One of the largest blind spots is in knowing how much bandwidth workers will need to be optimally productive, and quickly assessing this early will pay dividends. Remote workers, especially at first, often have to sync their files and data. For some industries, this could be a lot of rich media and data that has to go back and forth regularly. How fast it goes will determine remote work productivity. More significantly, the types of applications that are used regularly, especially web and video conferencing, can determine bandwidth needs as well.Finally, ensure you have a clearly articulated remote work policy along with a plan, communications program, budget, training, and support for ensuring sufficient internet access wherever the worker will be working remotely. Preparing quickstart guides, like those used with consumer technologies, are a big help to shave the initial learning curve off of any new tools or technologies. Organizing power users to support new remote workers, answer questions, and share techniques is also a big help. Normally all of this is part of an overall remote work program, but may be separate depending on who is responsible for providing different services inside your organization.
Remote work devices. There are two major forks in the road when it comes to devices. Either a) workers can use their own, which is a bigger security risk, but quite a bit cheaper and faster to deploy if their devices are up to the task, or b) a company can provide the devices that are needed.
Given that the prevalence of Shadow IT (workers using unsanctioned, unofficial apps to get their work done) is generally higher than most enterprise IT departments are willing to admit — meaning that company data is already on many personal devices anyway — I advise companies to seriously consider assessing workers existing computing hardware to see if they are capable, as they are least expensive and quickest option to enable for a crash remote work program. Organizations can rent, lease, or buy devices as appropriate for those that don’t have them or are not suitable.
What devices are needed? Presumably one smartphone and one computer or tablet, plus any internet access hardware. But your specific business requirements will dictate what is needed. In addition, when providing a superior remote work strategy, there are a number of accessories that can greatly improve the experience, with minimal cost. These include:
- A webcam for web conferencing, if the worker’s base computing device does not have one. 720P is the minimum acceptable resolution for quality results, but that is usually standard now in most webcams.
- A high-quality headset or headphones with mic. While workers almost always have headphones, you’d be surprised how many don’t have good enough microphones in their headphones for phone or web conferencing.
An “On the Air” sign. Workers located at home or shared locations are at risk of being disturbed during remote meetings by those around them. Inexpensive On the Air signs with remote controls can be purchased at online and make a real difference in the overall quality of the remote work experience during meetings and at any time. For the budget-conscious, On the Air door hangers are also available. The positive impact of using these signs to ensure smooth communications and collaboration is surprisingly high.
Secure remote access to business assets and online services.
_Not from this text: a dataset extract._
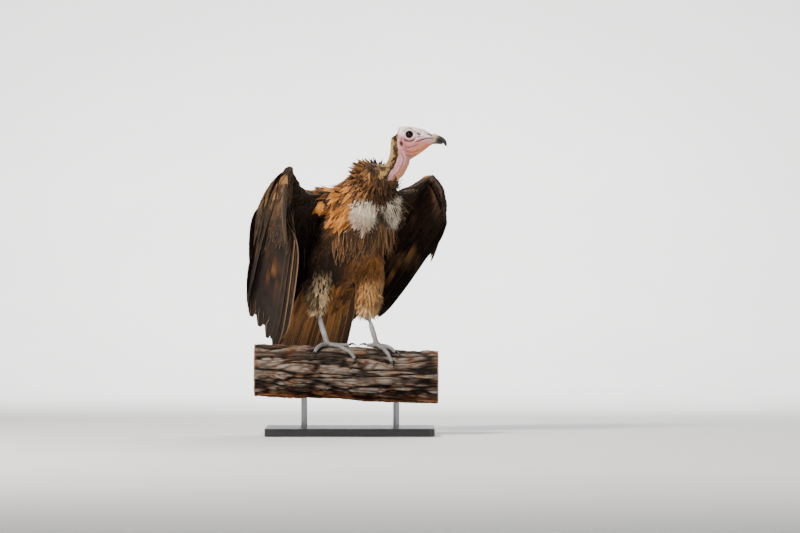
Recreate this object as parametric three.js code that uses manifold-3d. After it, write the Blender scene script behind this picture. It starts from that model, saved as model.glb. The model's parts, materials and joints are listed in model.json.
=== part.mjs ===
// A hooded vulture standing on a cut length of dead branch, life size, as a still display model.
// Units are millimetres, +Z is up, the origin is the middle of the stand base's underside.
// The bird's own frame: f forward, l to its left, u up, from the point between its feet.
import * as THREE from 'three';
import { LoftGeometry } from 'three/addons/geometries/LoftGeometry.js';
import { mergeVertices } from 'three/addons/utils/BufferGeometryUtils.js';
import Module from 'manifold-3d';

const wasm = await Module();
wasm.setup();

// ---- driving dimensions -------------------------------------------------------------------
const PERCH_TOP = 230;
const HEADING_DEG = 38;
const PERCH_RADIUS = 69;
const PERCH_LEFT = -250;
const PERCH_RIGHT = 230;
const BASE_LENGTH = 440;
const BASE_DEPTH = 300;
const BASE_THICKNESS = 20;
const BASE_CORNER = 16;
const ROD_RADIUS = 8;
const ROD_SPACING = 240;
const EYE_RADIUS = 8.5;
const GAP = 0.3;
const GROW = 0.6;
const FACET_SHARE = 0.02;
const FACET_FINEST = 0.35;
const FACET_COARSEST = 1.4;
const SLIVER_TOLERANCE = 0.05;
const WELD = 1e-3;
const NUDGES = [[0.06, 0, 0], [-0.06, 0, 0], [0, 0.06, 0], [0, -0.06, 0], [0, 0, 0.06], [0, 0, -0.06]];
const CLAW_LENGTH = 27;
const WING_ROOT_THICKNESS = 20;
const WING_TIP_THICKNESS = 2.8;
const TAIL_ROOT_HALF_WIDTH = 78;
const TAIL_TIP_HALF_WIDTH = 100;
const TAIL_FEATHERS = 12;
const PRIMARIES = 10;
const SECONDARIES = 10;

const turn = THREE.MathUtils.degToRad(HEADING_DEG);
const FORWARD = new THREE.Vector3(Math.sin(turn), -Math.cos(turn), 0);
const LEFT = new THREE.Vector3(Math.cos(turn), Math.sin(turn), 0);
const UP = new THREE.Vector3(0, 0, 1);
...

While VPN solutions come in a wide variety of flavors, some well-known vendors aren’t always the best, and fly-by-night solutions should be avoided for security, reliability, and support reasons.
Usability and reliability are keys here because almost every other part of the remote work solution will use the VPN as the core foundation for secure internet access.
No VPN, No Access
In general, the worker should never do any work for the organization without the VPN on their device(s) being turned on. This includes online services on the internet. After all, the VPN ensures a higher level of security and safety between the remote worker and business’ information.
Your VPN usage policy must be crisp and clear on what workers are allowed to do with the VPN on, and with it off. It’s important to note that the VPN will be the single most important link in your remote work chain, so ensure your solution works on most devices reliably.
The effectiveness of your VPN can also differ depending on where workers are actually located. In some cases, IP addresses can end up getting blocked when global organizations use local internet services.
Be sure to test all the service providers, devices, and locations to be used, and ensure performance is sufficient. Some VPNs route traffic through central hubs located throughout the world, and are often overtaxed during business hours.